(Rows from an object dataset)
———
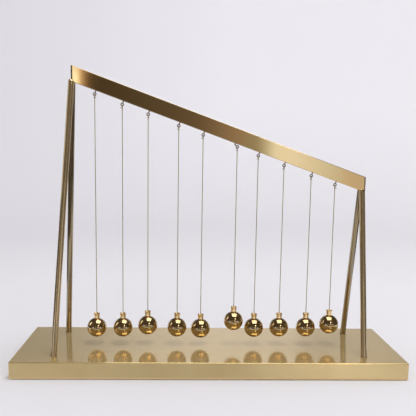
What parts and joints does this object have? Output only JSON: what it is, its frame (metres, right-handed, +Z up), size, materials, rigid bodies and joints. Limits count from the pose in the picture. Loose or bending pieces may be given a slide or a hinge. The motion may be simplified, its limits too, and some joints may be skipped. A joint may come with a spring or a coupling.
{
  "type": "kinetic pendulum sculpture",
  "caption": "Brass desk sculpture: polished balls hang on single threads from a sloping beam that stands on leaning rod legs over a low box base.",
  "frame": {"origin": "middle of the base's underside, on the surface it stands on", "axes": "+X along the base towards the low end of the beam, +Y from the front to the back, +Z up"},
  "size_m": [0.6096, 0.2032, 0.4719],
  "materials": {
    "polished_brass": "polished, with faint smudges and a few fine scratches",
    "ball_brass": "mirror polished, darker and warmer than the frame",
    "collar_brass": "polished, pale gold",
    "eye_brass": "tarnished wire",
    "thread": "twisted thread",
    "board": "sanded board"
  },
  "bodies": {
    "stand": {"base_shell": "polished_brass", "base_core": "board", "leg_front_left": "polished_brass", "leg_back_left": "polished_brass", "leg_front_right": "polished_brass", "leg_back_right": "polished_brass", "beam": "polished_brass", "beam_end_cap_left": "polished_brass", "beam_end_cap_right": "polished_brass", "screw_eyes": "eye_brass"},
    "hanger_01": {"loop_01": "thread"},
    "pendulum_01": {"string_01": "thread", "cap_01": "collar_brass", "ball_01": "ball_brass"},
    "hanger_02": {"loop_02": "thread"},
    "pendulum_02": {"string_02": "thread", "cap_02": "collar_brass", "ball_02": "ball_brass"},
    "hanger_03": {"loop_03": "thread"},
    "pendulum_03": {"string_03": "thread", "cap_03": "collar_brass", "ball_03": "ball_brass"},
    "hanger_04": {"loop_04": "thread"},
    "pendulum_04": {"string_04": "thread", "cap_04": "collar_brass", "ball_04": "ball_brass"},
    "hanger_05": {"loop_05": "thread"},
    "pendulum_05": {"string_05": "thread", "cap_05": "collar_brass", "ball_05": "ball_brass"},
    "hanger_06": {"loop_06": "thread"},
    "pendulum_06": {"string_06": "thread", "cap_06": "collar_brass", "ball_06": "ball_brass"},
    "hanger_07": {"loop_07": "thread"},
    "pendulum_07": {"string_07": "thread", "cap_07": "collar_brass", "ball_07": "ball_brass"},
    "hanger_08": {"loop_08": "thread"},
    "pendulum_08": {"string_08": "thread", "cap_08": "collar_brass", "ball_08": "ball_brass"},
    "hanger_09": {"loop_09": "thread"},
    "pendulum_09": {"string_09": "thread", "cap_09": "collar_brass", "ball_09": "ball_brass"},
    "hanger_10": {"loop_10": "thread"},
    "pendulum_10": {"string_10": "thread", "cap_10": "collar_brass", "ball_10": "ball_brass"}
  },
  "joints": [
    {"name": "sway_01", "type": "hinge", "parent": "stand", "child": "hanger_01", "pos_m": [-0.1843, 0, 0.42953], "axis": [0, -1, 0], "range_deg": [-5.44, 1.62]},
    {"name": "swing_01", "type": "hinge", "parent": "hanger_01", "child": "pendulum_01", "pos_m": [-0.1843, 0, 0.42743], "axis": [1, 0, 0], "range_deg": [-75, 75]},
    {"name": "sway_02", "type": "hinge", "parent": "stand", "child": "hanger_02", "pos_m": [-0.1414, 0, 0.41438], "axis": [0, -1, 0], "range_deg": [-1.69, 1.36]},
    {"name": "swing_02", "type": "hinge", "parent": "hanger_02", "child": "pendulum_02", "pos_m": [-0.1414, 0, 0.41228], "axis": [1, 0, 0], "range_deg": [-75, 75]},
    {"name": "sway_03", "type": "hinge", "parent": "stand", "child": "hanger_03", "pos_m": [-0.1008, 0, 0.40004], "axis": [0, -1, 0], "range_deg": [-1.44, 2.73]},
    {"name": "swing_03", "type": "hinge", "parent": "hanger_03", "child": "pendulum_03", "pos_m": [-0.1008, 0, 0.39794], "axis": [1, 0, 0], "range_deg": [-75, 75]},
    {"name": "sway_04", "type": "hinge", "parent": "stand", "child": "hanger_04", "pos_m": [-0.0525, 0, 0.38298], "axis": [0, -1, 0], "range_deg": [-2.83, 1.15]},
    {"name": "swing_04", "type": "hinge", "parent": "hanger_04", "child": "pendulum_04", "pos_m": [-0.0525, 0, 0.38088], "axis": [1, 0, 0], "range_deg": [-75, 75]},
    {"name": "sway_05", "type": "hinge", "parent": "stand", "child": "hanger_05", "pos_m": [-0.0137, 0, 0.36928], "axis": [0, -1, 0], "range_deg": [-1.19, 4.49]},
    {"name": "swing_05", "type": "hinge", "parent": "hanger_05", "child": "pendulum_05", "pos_m": [-0.0137, 0, 0.36718], "axis": [1, 0, 0], "range_deg": [-75, 75]},
    {"name": "sway_06", "type": "hinge", "parent": "stand", "child": "hanger_06", "pos_m": [0.0409, 0, 0.35168], "axis": [0, -1, 0], "range_deg": [-5.17, 0.77]},
    {"name": "swing_06", "type": "hinge", "parent": "hanger_06", "child": "pendulum_06", "pos_m": [0.0409, 0, 0.34958], "axis": [1, 0, 0], "range_deg": [-75, 75]},
    {"name": "sway_07", "type": "hinge", "parent": "stand", "child": "hanger_07", "pos_m": [0.0749, 0, 0.33799], "axis": [0, -1, 0], "range_deg": [-0.77, 1.95]},
    {"name": "swing_07", "type": "hinge", "parent": "hanger_07", "child": "pendulum_07", "pos_m": [0.0749, 0, 0.33589], "axis": [1, 0, 0], "range_deg": [-75, 75]},
    {"name": "sway_08", "type": "hinge", "parent": "stand", "child": "hanger_08", "pos_m": [0.1168, 0, 0.32319], "axis": [0, -1, 0], "range_deg": [-2.07, 2.65]},
    {"name": "swing_08", "type": "hinge", "parent": "hanger_08", "child": "pendulum_08", "pos_m": [0.1168, 0, 0.32109], "axis": [1, 0, 0], "range_deg": [-75, 75]},
    {"name": "sway_09", "type": "hinge", "parent": "stand", "child": "hanger_09", "pos_m": [0.1614, 0, 0.30744], "axis": [0, -1, 0], "range_deg": [-2.82, 1.63]},
    {"name": "swing_09", "type": "hinge", "parent": "hanger_09", "child": "pendulum_09", "pos_m": [0.1614, 0, 0.30534], "axis": [1, 0, 0], "range_deg": [-75, 75]},
    {"name": "sway_10", "type": "hinge", "parent": "stand", "child": "hanger_10", "pos_m": [0.2004, 0, 0.29367], "axis": [0, -1, 0], "range_deg": [-1.77, 5.25]},
    {"name": "swing_10", "type": "hinge", "parent": "hanger_10", "child": "pendulum_10", "pos_m": [0.2004, 0, 0.29157], "axis": [1, 0, 0], "range_deg": [-75, 75]}
  ]
}
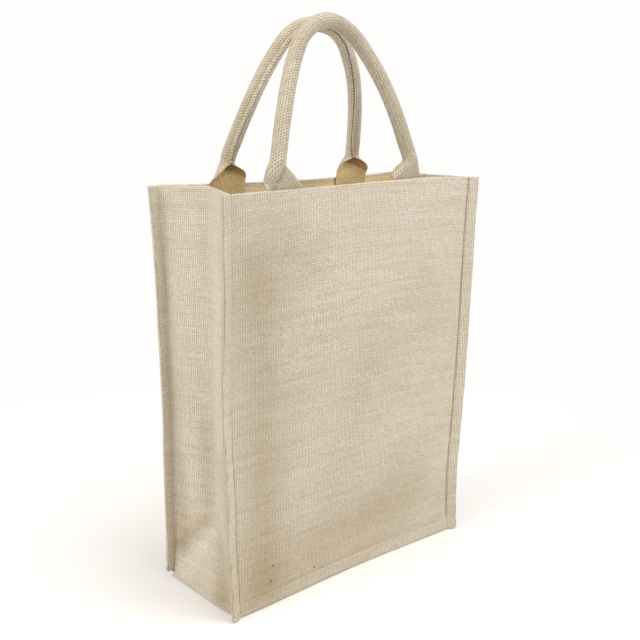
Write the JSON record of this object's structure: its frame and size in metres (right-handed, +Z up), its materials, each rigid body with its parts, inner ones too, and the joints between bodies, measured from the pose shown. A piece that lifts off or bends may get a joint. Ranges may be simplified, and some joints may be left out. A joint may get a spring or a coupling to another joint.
{
  "type": "jute tote bag",
  "caption": "Open-topped portrait tote bag of woven jute with inward-folded side gussets, turned-out seams and rolled webbing handles, standing upright and empty.",
  "frame": {"origin": "middle of the base's flat underside, on the floor", "axes": "+Z up to the rim and handles, +X along the front panel to its right, -Y out of the front panel"},
  "size_m": [0.3471, 0.1239, 0.5587],
  "materials": {
    "jute_cloth": "matt plain weave of pale undyed jute and cotton, slubby, with turned-out seams",
    "cotton_webbing": "matt pale cotton webbing with a fine diagonal weave, rolled round"
  },
  "bodies": {
    "root": {"front_panel": "jute_cloth", "back_panel": "jute_cloth", "gusset": "jute_cloth", "handle_front": "cotton_webbing", "handle_back": "cotton_webbing"}
  },
  "joints": []
}
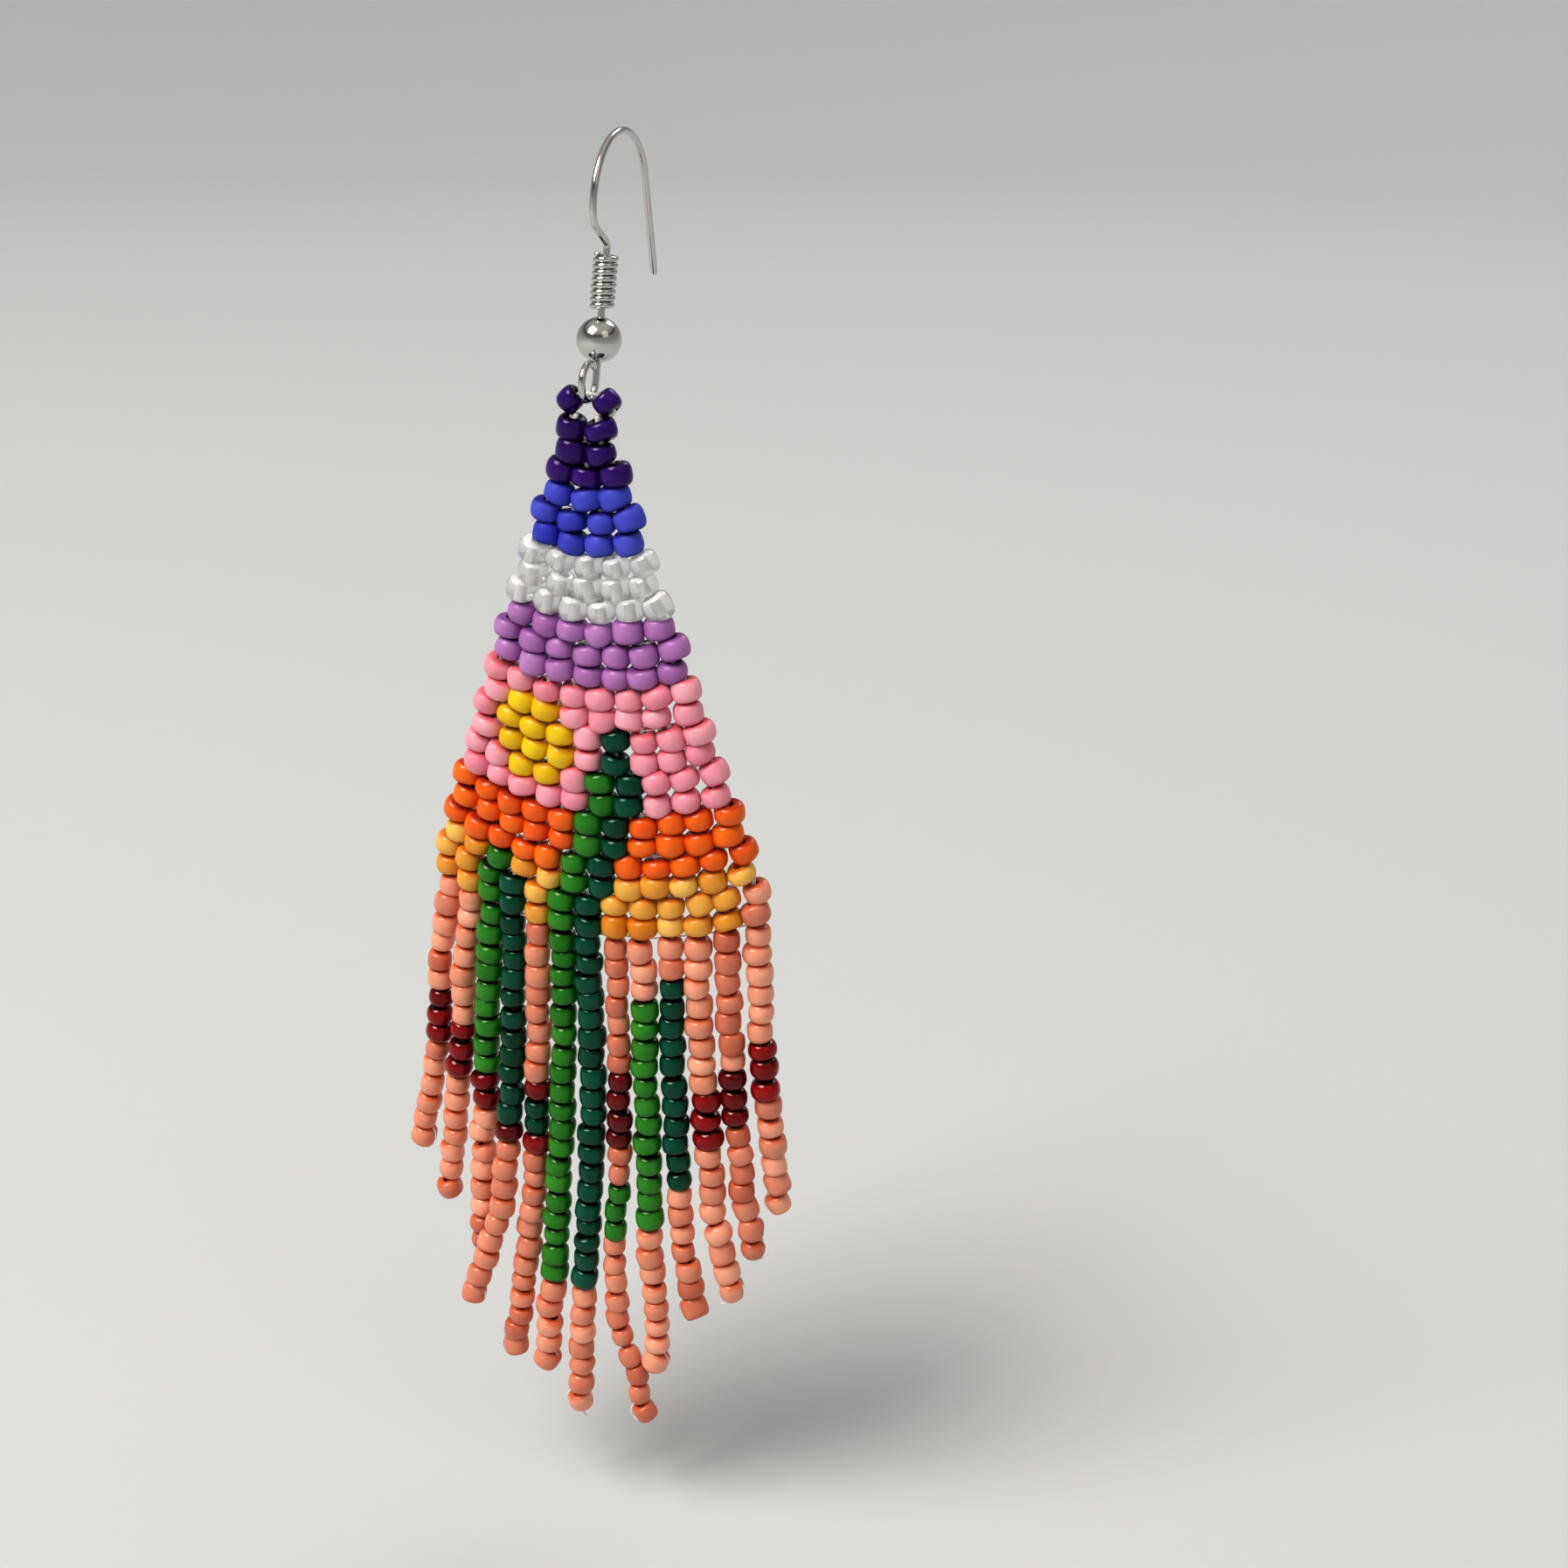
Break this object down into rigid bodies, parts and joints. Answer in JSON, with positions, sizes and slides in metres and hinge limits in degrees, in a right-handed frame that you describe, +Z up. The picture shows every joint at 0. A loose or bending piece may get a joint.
———
# Do this
All lines that include "picture" are to be gathered and copied.

# Final result
What parts and joints does this object have? Output only JSON: what it is, its frame (metres, right-handed, +Z up), size, materials, rigid bodies and joints. Limits count from the pose in the picture. Loose or bending pieces may be given a slide or a hinge. The motion may be simplified, its limits too, and some joints may be skipped. A joint may come with a spring or a coupling.
Break this object down into rigid bodies, parts and joints. Answer in JSON, with positions, sizes and slides in metres and hinge limits in degrees, in a right-handed frame that you describe, +Z up. The picture shows every joint at 0. A loose or bending piece may get a joint.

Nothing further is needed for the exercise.